Adalet dağıtmakla vazifeli mahkemelerin girişini süsleyen “Adalet mülkün (devletin) temelidir” sözü Hz. Ömer’e (ra) ait. “Devletin dini adalettir” sözü de Hz. Ali’ye (ra) nisbet edilir.
Peygamberimiz (asm) Mekke’yi fethedince Kâbe’nin anahtarlarını Osman b. Talha’dan alır. Amcası Abbas (ra) kendisine verilmesini ister. “Allah size, emanetleri (iş, makam ve yönetimi) mutlaka ehline vermenizi ve insanlar arasında adaletle hükmetmenizi emreder...” (Nisa Suresi, 4/58) mealindeki ayet indi ve yine-henüz Müslüman olmayan-Osman b. Talha’ya teslim edildi. (Müslim, Hac, 390)
Başta ülkemiz olmak üzere İslam ülkelerinde adaletin ve ekonominin çökmesi, kriz ve kaosun temel sebebi, işin ehline verilmemesi ve adaletten uzaklaşılması değil mi?!
Neden “beşer adaleti, Allah’ın adaleti”nin yerine geçmez, geçemez? İşte ispatı: “İnsan, bütün hayvanlardan mümtaz ve müstesna olarak, acip ve latif bir mizaçla yaratılmıştır. O mizaç yüzünden, insanda çeşit çeşit meyiller, arzular meydana gelmiştir. Mesela, insan, en müntehap (seçkin) şeyleri ister, en güzel şeylere meyleder, ziynetli şeyleri arzu eder, insaniyete layık bir maişet (geçim) ve bir şerefle yaşamak ister.

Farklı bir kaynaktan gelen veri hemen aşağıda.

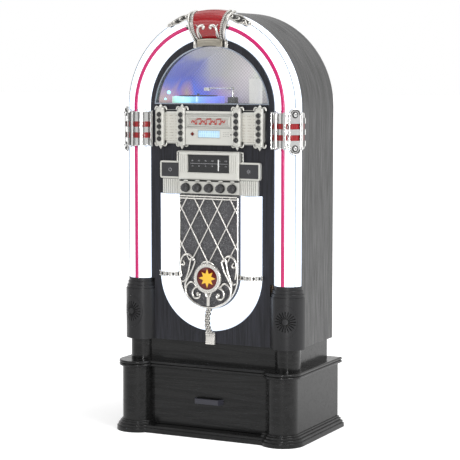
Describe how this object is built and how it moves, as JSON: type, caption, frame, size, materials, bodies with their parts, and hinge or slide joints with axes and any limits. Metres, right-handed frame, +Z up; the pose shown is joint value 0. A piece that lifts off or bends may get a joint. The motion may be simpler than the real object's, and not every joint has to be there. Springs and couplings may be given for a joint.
{
  "type": "jukebox",
  "caption": "Arched LED jukebox on a drawer stand, with light tubes, display window, disc tray, tuner dial with knobs, and lattice loudspeaker grille.",
  "frame": {"origin": "centre of the stand's footprint on the floor", "axes": "+X to the right seen from the front, +Y towards the back, +Z up; the drawer, dial and window face -Y"},
  "size_m": [0.6232, 0.3736, 1.2806],
  "materials": {
    "stand_black": "black open-grain veneer under satin lacquer",
    "drawer_birch": "plain birch plywood",
    "handle_black": "satin black powder coat",
    "steel": "zinc-plated sheet and hardware",
    "cabinet_grain": "dark grey-black wood-grain foil, satin",
    "board": "raw fibreboard",
    "back_board": "black painted hardboard",
    "black_plastic": "moulded, fine texture",
    "baffle_grain": "black wood-grain foil, satin",
    "base_plastic": "moulded black, satin gloss",
    "speaker_paper": "pressed cone paper",
    "light_diffuser": "opal diffuser, lit from inside",
    "neon": "magenta strip",
    "circuit": "green circuit board",
    "bright_chrome": "bright plating",
    "red_lens": "ribbed red translucent lens",
    "clear_pane": "clear acrylic pane",
    "prism_foil": "rainbow grid foil",
    "platform_glow": "lit translucent drum",
    "disc_black": "grooved black disc",
    "silver_panel": "satin warm silver",
    "card": "printed title card",
    "stud_black": "polished black stud",
    "display_blue": "pale blue liquid-crystal display",
    "dial_black": "black dial plate",
    "pointer_white": "white pointer",
    "knob_black": "moulded knob",
    "button_black": "moulded push plate",
    "cloth_black": "black loudspeaker cloth with a sparkle thread",
    "silver_cast": "plated casting"
  },
  "bodies": {
    "cabinet": {"stand_case": "stand_black", "stand_foot": "stand_black", "stand_rim": "stand_black", "runner_rails": "steel", "plinth_frame": "stand_black", "cabinet_wrap": "cabinet_grain", "cabinet_floor": "board", "back_panel": "back_board", "back_screws": "steel", "power_inlet": "black_plastic", "jack_plate": "black_plastic", "front_board": "board", "front_baffle": "baffle_grain", "column_bases": "base_plastic", "side_grilles": "base_plastic", "side_speakers": "speaker_paper", "column_tubes": "light_diffuser", "arch_tube": "light_diffuser", "neon_strips": "neon", "led_bars": "circuit", "tube_clamps": "bright_chrome", "clamp_lenses": "red_lens", "crown_lens": "red_lens", "crown_bracket": "bright_chrome", "window_trim": "bright_chrome", "window_pane": "clear_pane", "display_chamber": "black_plastic", "prism_backdrop": "prism_foil", "light_platform": "platform_glow", "title_panel": "silver_panel", "title_cards": "card", "button_studs": "stud_black", "display_window": "display_blue", "cd_mechanism": "steel", "tuner_panel": "silver_panel", "dial_plate": "dial_black", "control_board": "circuit", "u_tube": "light_diffuser", "u_clips": "bright_chrome", "grille_cloth": "cloth_black", "lattice_grille": "silver_cast", "medallion": "silver_cast", "woofer": "speaker_paper", "power_supply": "steel", "amplifier_board": "circuit"},
    "drawer": {"drawer_front": "stand_black", "drawer_box": "drawer_birch", "drawer_handle": "handle_black"},
    "disc_tray": {"tray_front": "silver_panel", "cd_tray": "black_plastic"},
    "volume_knob": {"volume_knob": "knob_black"},
    "bass_knob": {"bass_knob": "knob_black"},
    "treble_knob": {"treble_knob": "knob_black"},
    "band_knob": {"band_knob": "knob_black"},
    "tuning_knob": {"tuning_knob": "knob_black"},
    "dial_pointer": {"dial_pointer": "pointer_white"},
    "power_button": {"power_button": "button_black"},
    "light_button": {"light_button": "button_black"},
    "platter": {"disc_platter": "disc_black"},
    "tonearm": {"tonearm": "bright_chrome"}
  },
  "joints": [
    {"name": "drawer_slide", "type": "slide", "parent": "cabinet", "child": "drawer", "axis": [0, -1, 0], "range_m": [0, 0.2]},
    {"name": "tray_slide", "type": "slide", "parent": "cabinet", "child": "disc_tray", "axis": [0, -1, 0], "range_m": [0, 0.13]},
    {"name": "volume_turn", "type": "hinge", "parent": "cabinet", "child": "volume_knob", "pos_m": [-0.0778, -0.119, 0.7505], "axis": [0, 1, 0], "range_deg": [0, 300]},
    {"name": "bass_turn", "type": "hinge", "parent": "cabinet", "child": "bass_knob", "pos_m": [-0.0389, -0.119, 0.7505], "axis": [0, 1, 0], "range_deg": [-150, 150]},
    {"name": "treble_turn", "type": "hinge", "parent": "cabinet", "child": "treble_knob", "pos_m": [0, -0.119, 0.7505], "axis": [0, 1, 0], "range_deg": [-150, 150]},
    {"name": "band_turn", "type": "hinge", "parent": "cabinet", "child": "band_knob", "pos_m": [0.0389, -0.119, 0.7505], "axis": [0, 1, 0], "range_deg": [-30, 30]},
    {"name": "tuning_turn", "type": "hinge", "parent": "cabinet", "child": "tuning_knob", "pos_m": [0.0778, -0.119, 0.7505], "axis": [0, 1, 0], "range_deg": [-340, 100]},
    {"name": "pointer_slide", "type": "slide", "parent": "cabinet", "child": "dial_pointer", "axis": [1, 0, 0], "range_m": [-0.092, 0.03]},
    {"name": "power_press", "type": "slide", "parent": "cabinet", "child": "power_button", "axis": [0, 1, 0], "range_m": [0, 0.003], "stiffness_N_per_m": 400, "springref_m": -0.0005},
    {"name": "light_press", "type": "slide", "parent": "cabinet", "child": "light_button", "axis": [0, 1, 0], "range_m": [0, 0.003], "stiffness_N_per_m": 400, "springref_m": -0.0005},
    {"name": "platter_spin", "type": "hinge", "parent": "cabinet", "child": "platter", "pos_m": [-0.097, -0.002, 1.021], "axis": [0, 0, 1], "continuous": true},
    {"name": "tonearm_swing", "type": "hinge", "parent": "cabinet", "child": "tonearm", "pos_m": [0.027, -0.015, 1.03], "axis": [0, 0, 1], "range_deg": [-10, 35]}
  ],
  "couplings": [
    {"joint": "pointer_slide", "follows": "tuning_turn", "m_per_rad": 0.0152}
  ]
}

“Şu meyillerin iktizası (gereği) üzerine, yiyecek, giyecek ve sair hacetlerini (ihtiyaçlarını) istediği gibi, güzel bir şekilde tedarikinde çok san’atlara ihtiyacı vardır. O san’atlara vukufu olmadığından, ebna-yı cinsiyle teşrik-i mesai etmeye (kendi cinsinden insanlarla işbirliğine) mecbur olur ki, herbirisi, semere-i sa’yiyle (çalışmasının meyvesiyle, neticesiyle) arkadaşına mübadele (değiş tokuş) suretiyle yardımda bulunsun ve bu sayede ihtiyaçlarını tesviye edebilsinler (dengeleyebilsinler, eşitleyebilsinler).
“Fakat insandaki kuvve-i şeheviye, kuvve-i gadabiye (öfke, öteleme gücü), kuvve-i akliye Sani’ (Allah) tarafından tahdit edilmediğinden (sınırlanmadığından) ve insanın cüz-ü ihtiyarisiyle terakkisini temin etmek için bu kuvvetler başıboş bırakıldığından, muamelatta zulüm ve tecavüzler vukua gelir. Bu tecavüzleri önlemek için, cemaat-i insaniye (insan toplulukları), çalışmalarının semerelerini mübadele etmekte adalete muhtaçtır. Lakin her ferdin aklı, adaleti idrakten aciz olduğundan, külli bir akla ihtiyaç vardır ki, fertler, o külli akıldan istifade etsinler. Öyle külli bir akıl da ancak kanun şeklinde olur. Öyle bir kanun, ancak şeriattır.” (İşârâtü’l-İ’câz, s. 141.)
Yazık ki, iktidar adaleti felç, iş ve makamları ehil olmayan taratarlarına vererek mefluç eyledi!